The records
****
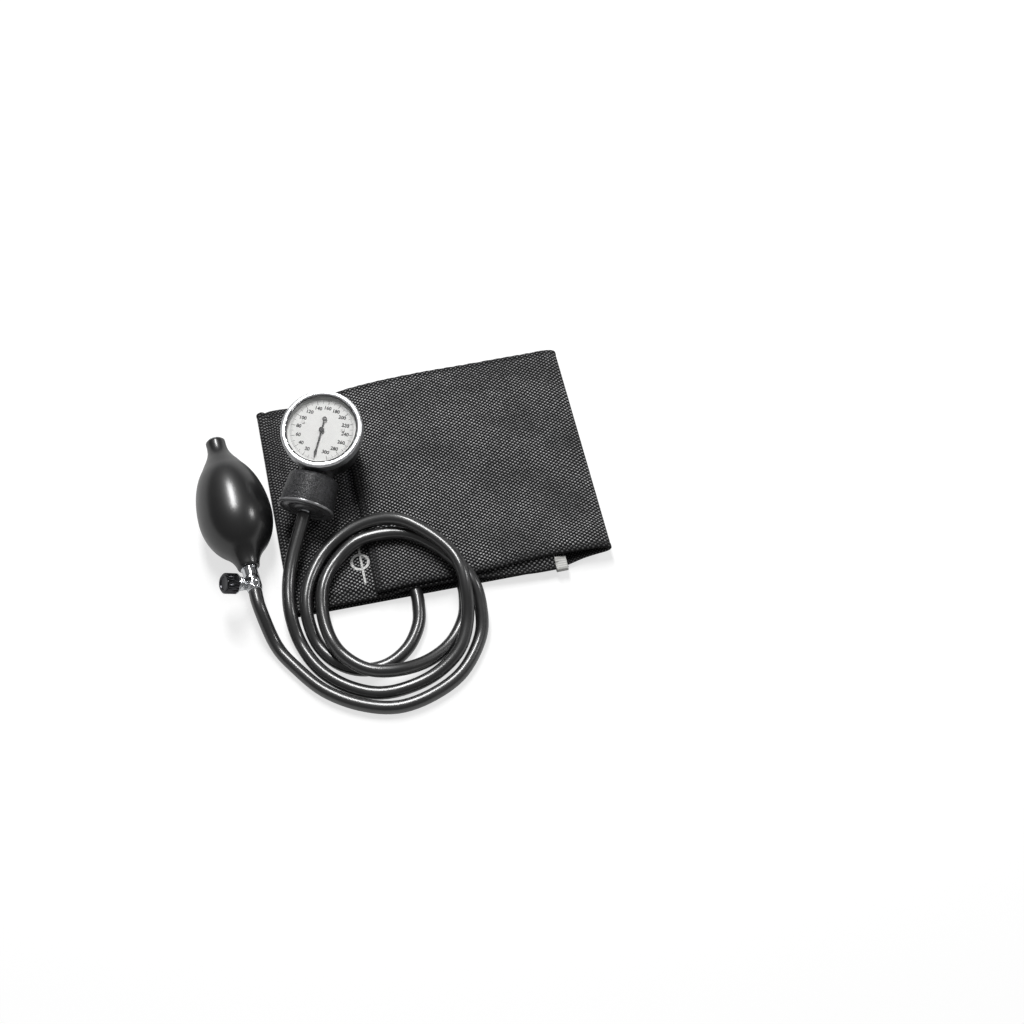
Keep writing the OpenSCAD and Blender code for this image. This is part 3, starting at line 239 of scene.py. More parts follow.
def sweep(name, line, radius_at, sides=16):
    """A closed tube along the line; its section doesn't turn round the line."""
    mesh = bmesh.new()
    uv = mesh.loops.layers.uv.new("UVMap")
    up = Vector((0, 0, 1))
    rings, run = [], 0.0
    for i, point in enumerate(line):
        ahead = (line[min(i + 1, len(line) - 1)] - line[max(i - 1, 0)]).normalized()
        side = ahead.cross(up).normalized()
        up = side.cross(ahead).normalized()
        if i:
            run += (point - line[i - 1]).length
        r = radius_at(run)
        rings.append((run, [mesh.verts.new(point + r * (math.cos(t) * side + math.sin(t) * up))
                            for t in (2 * math.pi * k / sides for k in range(sides))]))
    for (s0, a), (s1, b) in zip(rings, rings[1:]):
        for k in range(sides):
            n = (k + 1) % sides
            face = mesh.faces.new((a[k], a[n], b[n], b[k]))
            for loop, value in zip(face.loops, ((k, s0), (k + 1, s0), (k + 1, s1), (k, s1))):
                loop[uv].uv = (value[0] / sides, value[1])
    mesh.faces.new(list(reversed(rings[0][1])))
    mesh.faces.new(rings[-1][1])
    piece = keep_mesh(name, mesh)
    for cut_end in piece.data.polygons[-2:]:
        cut_end.use_smooth = False
    return piece


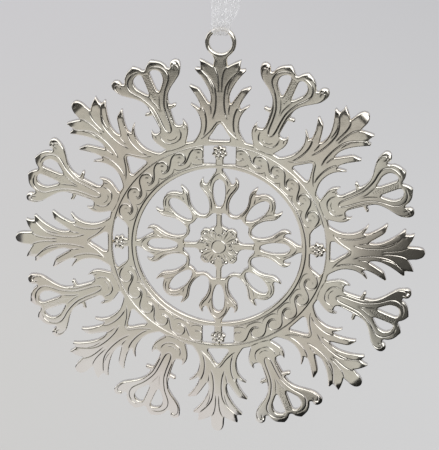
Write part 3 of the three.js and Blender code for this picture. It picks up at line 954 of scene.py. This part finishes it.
# The waves rise clockwise from W to N and from E to S, and are mirrored in the other two quarters
def scrollLines():
    lines, raisedSpots = [], []
    radius = ring["scrollRadius"]
    perMm = math.degrees(1 / radius)

    def bendRound(points, centre, side, flip):
        found = []
        for u, v in points:
            a = math.radians(side * (-centre + u * perMm))
            found.append((math.sin(a) * (radius + v), math.cos(a) * (radius + v) * flip))
        return found

    for centre in ring["scrollAngles"]:
        isLast = centre == ring["scrollAngles"][-1]
        line = wave["line"][wave["tail"]:] if isLast else wave["line"]
        for side in (1, -1):
            for flip in (1, -1):
                lines.append((bendRound(line, centre, side, flip), wave["depth"], wave["halfWidth"]))
                scallop = bendRound(wave["scallop"], centre, side, flip)
                lines.append((scallop, wave["scallopDepth"], wave["scallopHalfWidth"]))
                for x, y, size, height in (wave["disc"], wave["bead"], wave["curlBead"]):
                    (place,) = bendRound([(x, y)], centre, side, flip)
                    raisedSpots.append((*place, size, height))
    return lines, raisedSpots


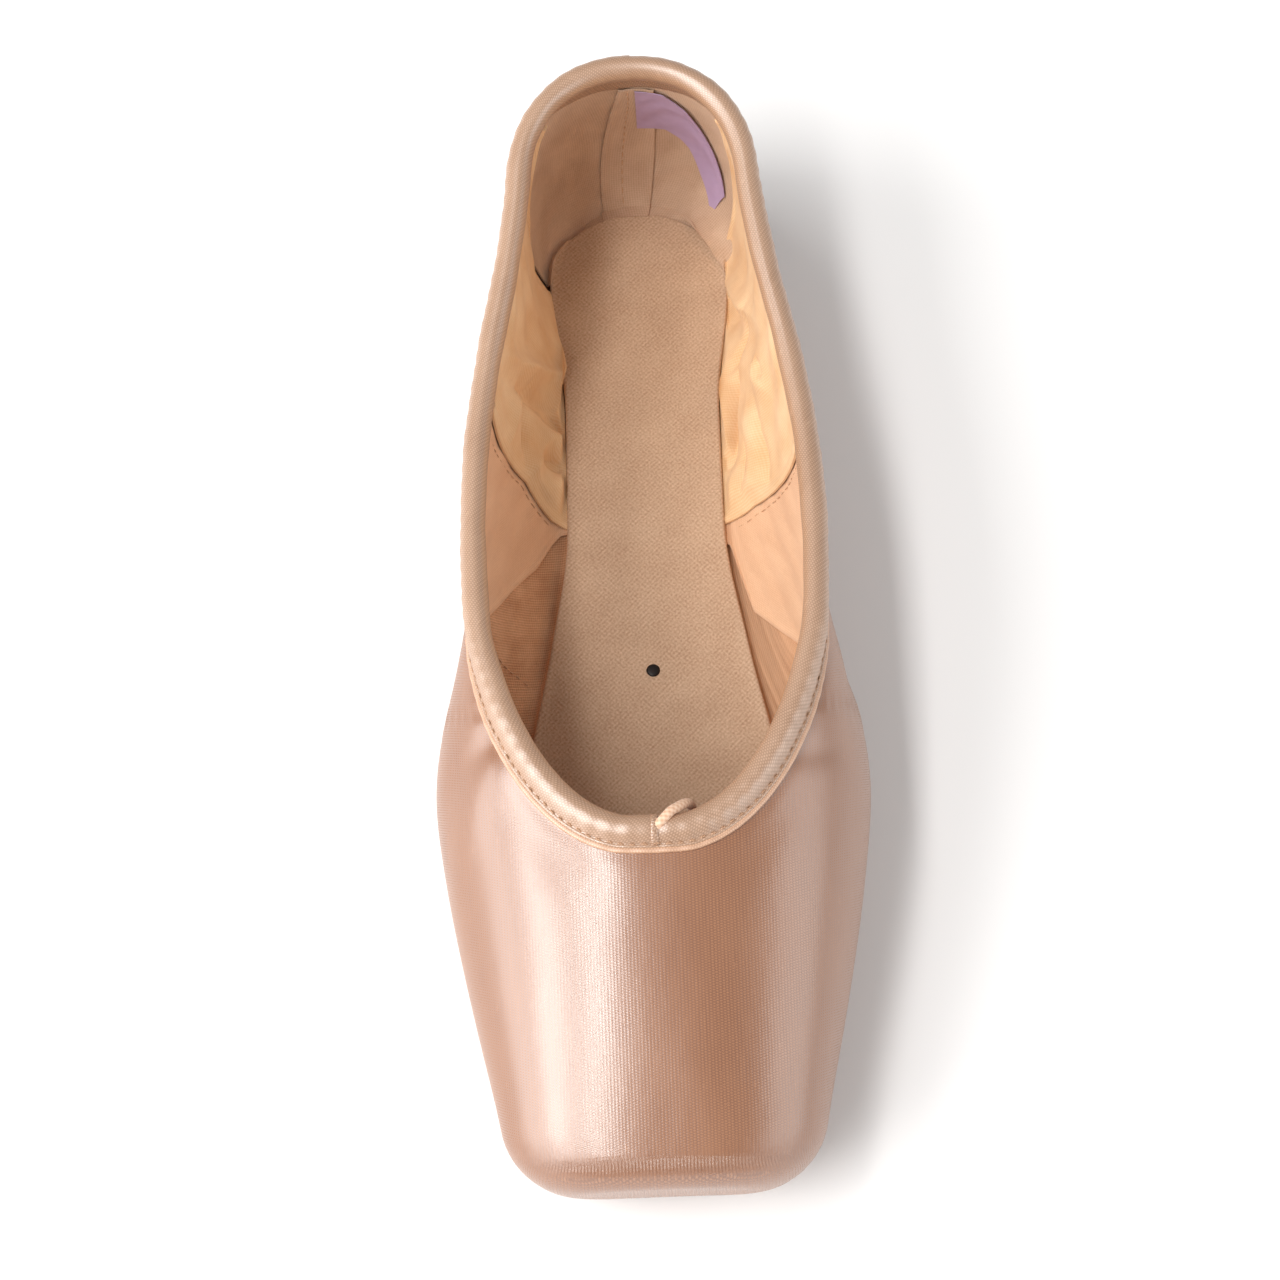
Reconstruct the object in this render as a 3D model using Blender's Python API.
"""Pointe shoe, one shoe that fits either foot, built from its separate pieces.

The frame is in metres with +Z up. The toe platform faces -Y, the heel +Y, and the origin is under the
middle of the shoe on the floor it stands on. Distances "from the toe" run along +Y from the platform's
top edge.
"""

import math
from collections import namedtuple

import bmesh
import bpy
import numpy as np

# Main sizes of the shoe
LENGTH = 0.230
BALL_WIDTH = 0.082
TOE_WIDTH = 0.055
WAIST_WIDTH = 0.067
HEEL_WIDTH = 0.052
TOE_HEIGHT = 0.0315
THROAT_HEIGHT = 0.0505
SIDE_HEIGHT = 0.0450
HEEL_HEIGHT = 0.0520
VAMP_LENGTH = 0.060
TOE_SPRING = 0.0030
ARCH_LIFT = 0.0025
PLATFORM_EDGE_RADIUS = 0.0055
PLATFORM_CORNER_RADIUS = 0.0120
PLATFORM_LEAN_DEG = 10.0
HEEL_ROUND = 0.027
HEEL_BULGE_HEIGHT = 0.024
COLLAR_SETBACK = 0.0062
HEEL_TUCK = 0.0120

# Walls and clearances
BOX_WALL = 0.0024
QUARTER_WALL = 0.0013
COUNTER_WALL = 0.0018
THICKENING = 0.0120
JOIN_GAP = 0.0003

# Outsole, insole and the opening that they close
SOLE_THICKNESS = 0.0028
SOLE_EDGE = 0.0018
SOLE_BALL_WIDTH = 0.047
SOLE_TIP_SETBACK = 0.027
SOLE_HEEL_SETBACK = 0.0130
OPENING_MARGIN = 0.0050
INSOLE_THICKNESS = 0.0024
INSOLE_BALL_WIDTH = 0.052
INSOLE_TIP_SETBACK = 0.030
INSOLE_HEEL_SETBACK = 0.0130
CORE_CLEARANCE = 0.0005
BED_CLEARANCE = 0.00045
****
Work to complete
Each line above is to be repeated exactly.

Written answer
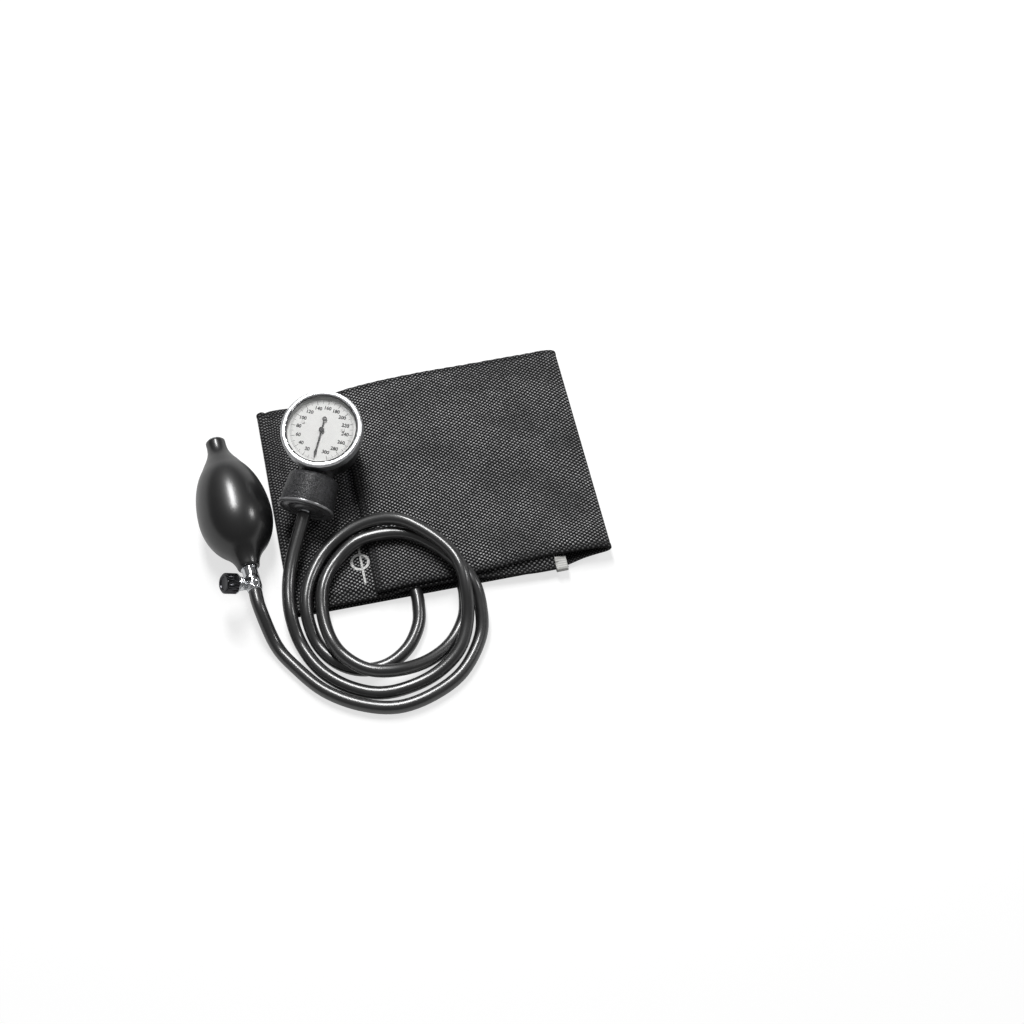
Keep writing the OpenSCAD and Blender code for this image. This is part 3, starting at line 239 of scene.py. More parts follow.
def sweep(name, line, radius_at, sides=16):
    """A closed tube along the line; its section doesn't turn round the line."""
    mesh = bmesh.new()
    uv = mesh.loops.layers.uv.new("UVMap")
    up = Vector((0, 0, 1))
    rings, run = [], 0.0
    for i, point in enumerate(line):
        ahead = (line[min(i + 1, len(line) - 1)] - line[max(i - 1, 0)]).normalized()
        side = ahead.cross(up).normalized()
        up = side.cross(ahead).normalized()
        if i:
            run += (point - line[i - 1]).length
        r = radius_at(run)
        rings.append((run, [mesh.verts.new(point + r * (math.cos(t) * side + math.sin(t) * up))
                            for t in (2 * math.pi * k / sides for k in range(sides))]))
    for (s0, a), (s1, b) in zip(rings, rings[1:]):
        for k in range(sides):
            n = (k + 1) % sides
            face = mesh.faces.new((a[k], a[n], b[n], b[k]))
            for loop, value in zip(face.loops, ((k, s0), (k + 1, s0), (k + 1, s1), (k, s1))):
                loop[uv].uv = (value[0] / sides, value[1])
    mesh.faces.new(list(reversed(rings[0][1])))
    mesh.faces.new(rings[-1][1])
    piece = keep_mesh(name, mesh)
    for cut_end in piece.data.polygons[-2:]:
        cut_end.use_smooth = False
    return piece


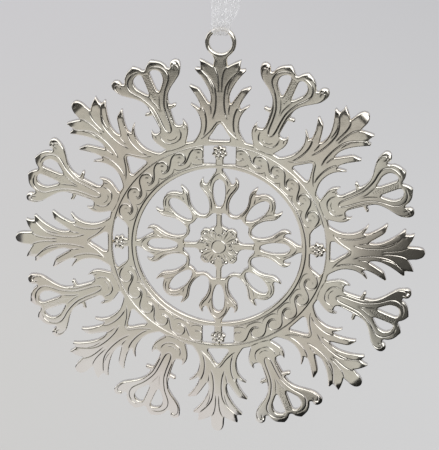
Write part 3 of the three.js and Blender code for this picture. It picks up at line 954 of scene.py. This part finishes it.
# The waves rise clockwise from W to N and from E to S, and are mirrored in the other two quarters
def scrollLines():
    lines, raisedSpots = [], []
    radius = ring["scrollRadius"]
    perMm = math.degrees(1 / radius)

    def bendRound(points, centre, side, flip):
        found = []
        for u, v in points:
            a = math.radians(side * (-centre + u * perMm))
            found.append((math.sin(a) * (radius + v), math.cos(a) * (radius + v) * flip))
        return found

    for centre in ring["scrollAngles"]:
        isLast = centre == ring["scrollAngles"][-1]
        line = wave["line"][wave["tail"]:] if isLast else wave["line"]
        for side in (1, -1):
            for flip in (1, -1):
                lines.append((bendRound(line, centre, side, flip), wave["depth"], wave["halfWidth"]))
                scallop = bendRound(wave["scallop"], centre, side, flip)
                lines.append((scallop, wave["scallopDepth"], wave["scallopHalfWidth"]))
                for x, y, size, height in (wave["disc"], wave["bead"], wave["curlBead"]):
                    (place,) = bendRound([(x, y)], centre, side, flip)
                    raisedSpots.append((*place, size, height))
    return lines, raisedSpots


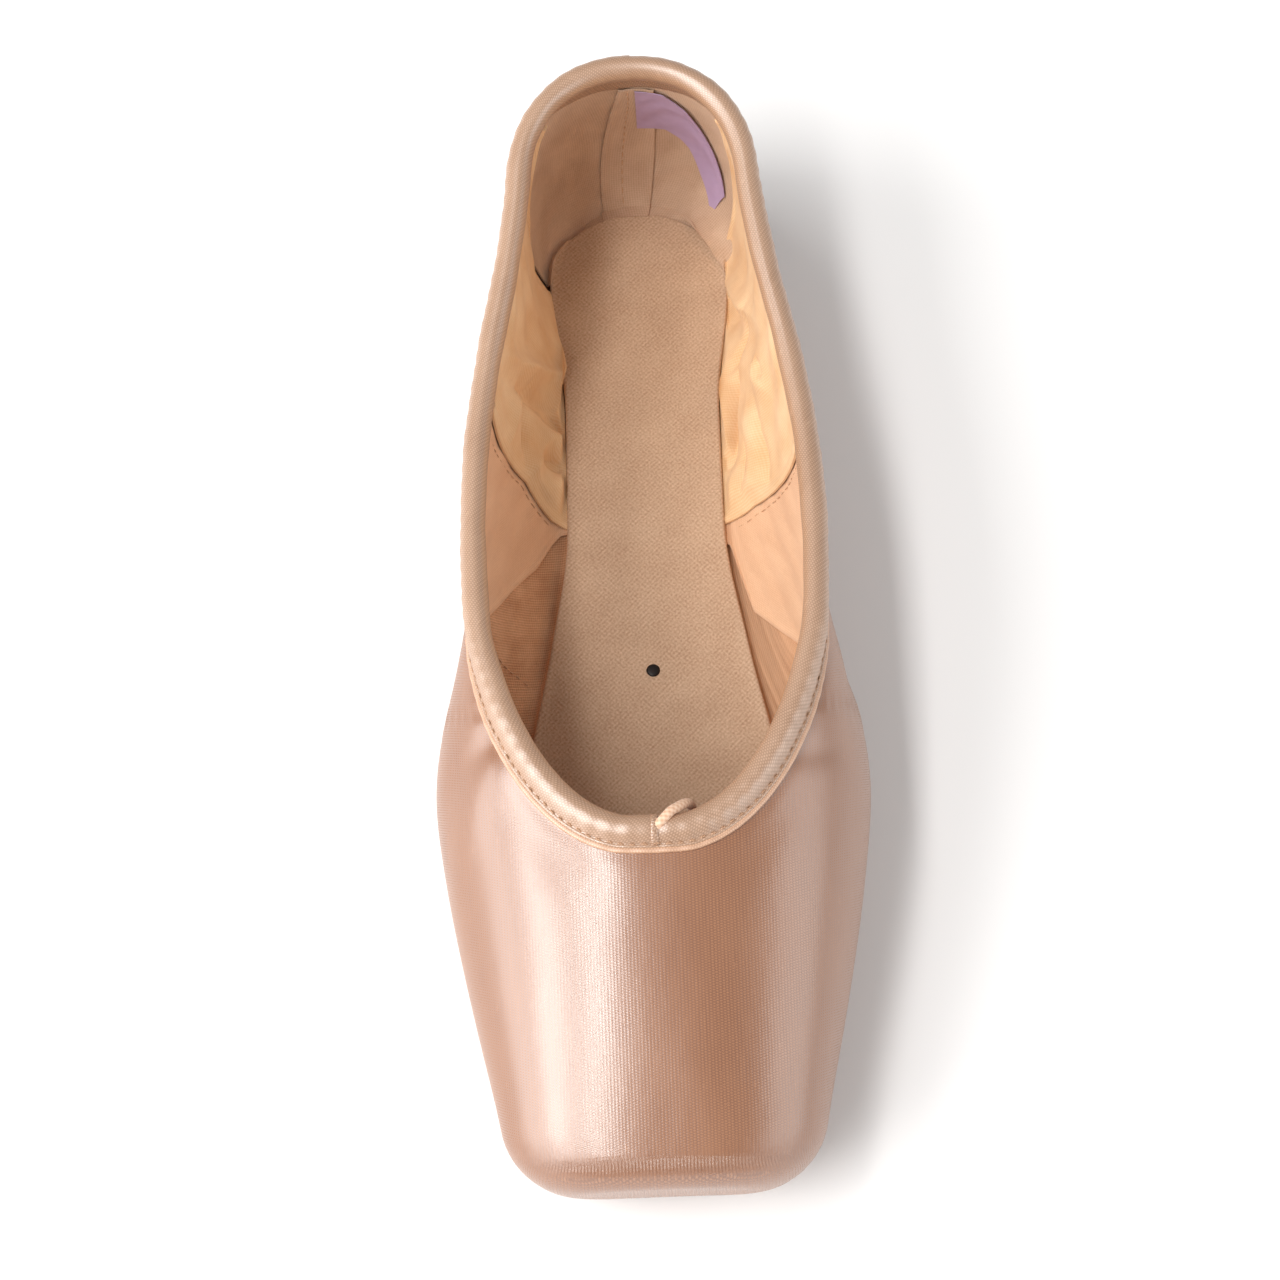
Reconstruct the object in this render as a 3D model using Blender's Python API.
"""Pointe shoe, one shoe that fits either foot, built from its separate pieces.

The frame is in metres with +Z up. The toe platform faces -Y, the heel +Y, and the origin is under the
middle of the shoe on the floor it stands on. Distances "from the toe" run along +Y from the platform's
top edge.
"""

import math
from collections import namedtuple

import bmesh
import bpy
import numpy as np

# Main sizes of the shoe
LENGTH = 0.230
BALL_WIDTH = 0.082
TOE_WIDTH = 0.055
WAIST_WIDTH = 0.067
HEEL_WIDTH = 0.052
TOE_HEIGHT = 0.0315
THROAT_HEIGHT = 0.0505
SIDE_HEIGHT = 0.0450
HEEL_HEIGHT = 0.0520
VAMP_LENGTH = 0.060
TOE_SPRING = 0.0030
ARCH_LIFT = 0.0025
PLATFORM_EDGE_RADIUS = 0.0055
PLATFORM_CORNER_RADIUS = 0.0120
PLATFORM_LEAN_DEG = 10.0
HEEL_ROUND = 0.027
HEEL_BULGE_HEIGHT = 0.024
COLLAR_SETBACK = 0.0062
HEEL_TUCK = 0.0120

# Walls and clearances
BOX_WALL = 0.0024
QUARTER_WALL = 0.0013
COUNTER_WALL = 0.0018
THICKENING = 0.0120
JOIN_GAP = 0.0003

# Outsole, insole and the opening that they close
SOLE_THICKNESS = 0.0028
SOLE_EDGE = 0.0018
SOLE_BALL_WIDTH = 0.047
SOLE_TIP_SETBACK = 0.027
SOLE_HEEL_SETBACK = 0.0130
OPENING_MARGIN = 0.0050
INSOLE_THICKNESS = 0.0024
INSOLE_BALL_WIDTH = 0.052
INSOLE_TIP_SETBACK = 0.030
INSOLE_HEEL_SETBACK = 0.0130
CORE_CLEARANCE = 0.0005
BED_CLEARANCE = 0.00045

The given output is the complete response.